Ushindi was a member of LUCHA before the movement became a platform for radicals. He left it in 2020 following its Tutsi hate speeches.

 

“This denunciation made me an ‘accomplice’, following the current phraseology in Rwanda until the genocide against the Tutsi. A person considered as an ‘accomplice’ in the DRC is ‘a Rwandan’, ‘a conspirator’, ‘an infiltrator’, ‘an occupier’, ‘an enemy’, and other qualifiers. She is doomed to the fate reserved for the Tutsi,” he added.

 

From his host country, Ushindi has a message to the international community.

 

“The international community must be very firm in sanctioning hate speech. Their authors must be prosecuted, including in the countries of Europe and North America where they believe they are safe.
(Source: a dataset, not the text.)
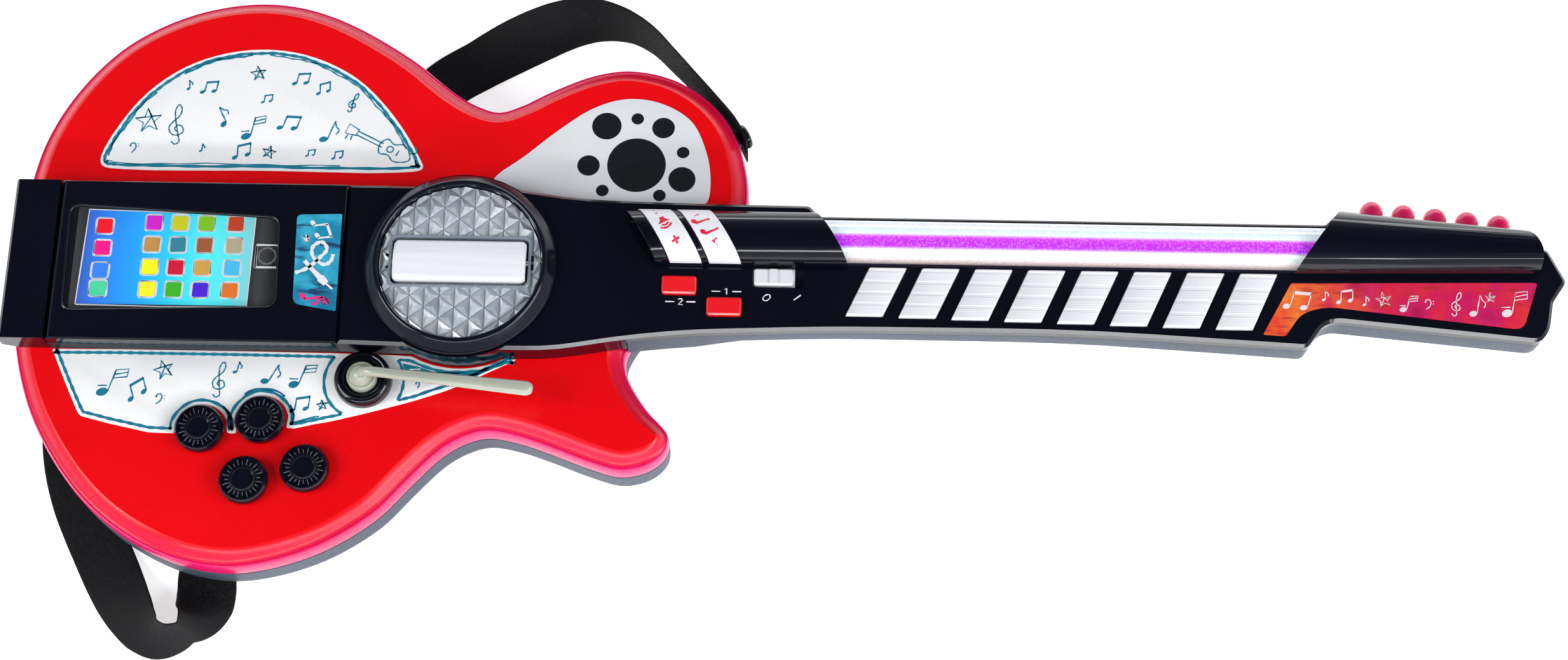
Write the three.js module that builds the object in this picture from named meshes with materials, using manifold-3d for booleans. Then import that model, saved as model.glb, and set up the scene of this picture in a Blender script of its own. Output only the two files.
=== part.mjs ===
// Toy electric guitar with a phone dock, a strum disc, note keys and a light tube, lying on its back.
// Millimetres. +X runs along the neck, +Y points to the upper horn and +Z comes out of the front.
// The origin lies on the surface that the guitar rests on, straight below the middle of the strum disc.
import * as THREE from 'three';
import { mergeVertices } from 'three/addons/utils/BufferGeometryUtils.js';
import Module from 'manifold-3d';

const wasm = await Module();
wasm.setup();

// ---------- Driving dimensions ----------

const GAP = 0.3; // between pieces that touch
const SLIDE = 0.5; // around a button in its hole
const WALL = 2.4; // of the moulded shells

// Heights above the resting surface.
const BACK = 3; // flat back of the body, on its rest pads
const BODY_SEAM = 24; // between the grey back shell and the red front shell
const BODY_EDGE = 35; // where the side wall turns into the bevel
const BODY_TOP = 42; // flat front of the body
const NECK_SEAM = 52; // between the neck's grey back and black front
const FACE = 58; // flat black front of the dock, neck and headstock
const DECK = BODY_TOP + GAP; // what stands on the body starts here
const SKIN = FACE - 2.4; // underside of the black face

const LENGTH_LEFT = -244; // tail end of the dock
const HINGE_SEAM = -219.5; // between the end cap and the lid
const LID_SEAM = -63.5; // between the lid and the neck shell
const DOCK_LOW = -45.5; // lower side of the dock
const DOCK_HIGH = 46; // upper side of the dock

const RING_RADIUS = 51.5;
const DISC_RADIUS = 43.2;
const DISC_TOP = 64.6;

const TUBE_Y = 17.1;
const TUBE_RADIUS = 13.5;
const HOUSING_RADIUS = 15.6;
const TUBE_START = 182;
const TUBE_END = 486;

const KEY_COUNT = 8;
const KEY_PITCH = 28.2;
const KEY_WIDTH = 20.6;
const KEY_FIRST = 206.5; // lower left corner of the first key
const KEY_SLANT = 0.46; // the keys lean towards the headstock
const KEY_HEAD = 2.2; // upper end of every key, beside the tube
const KEY_FOOT = -25.6; // lower end of the first key
const KEY_FOOT_DROP = 0.6; // each key is this much longer than the one before
const CONTROL_SLANT = -0.6; // the volume and mode buttons lean to the dock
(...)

The demonstrations they organize around the world to call for hatred against the Tutsi must be banned as they are anti-Semitic demonstrations. If so, they must be expelled as preachers who call for hatred of women, racial hatred or inter-religious hatred, or who promote terrorism. If in the DRC the state is failing, this is not the case in other African countries or in the West. What good is so much effort and money from the international community in the name of restoring the rule of law in the DRC, if it is to allow a new genocide to be prepared there?”

 

During his August brief to the media in Kigali, US Secretary of State Anthony Blinken said: “We noted the resurgence of hate speech, public incitement, and genocidal ideology in DRC, and the need to address this issue.”

 

However, condemning hate speech in words without actions will not stop its spread in DRC as it is used a political tool as a way to have followers.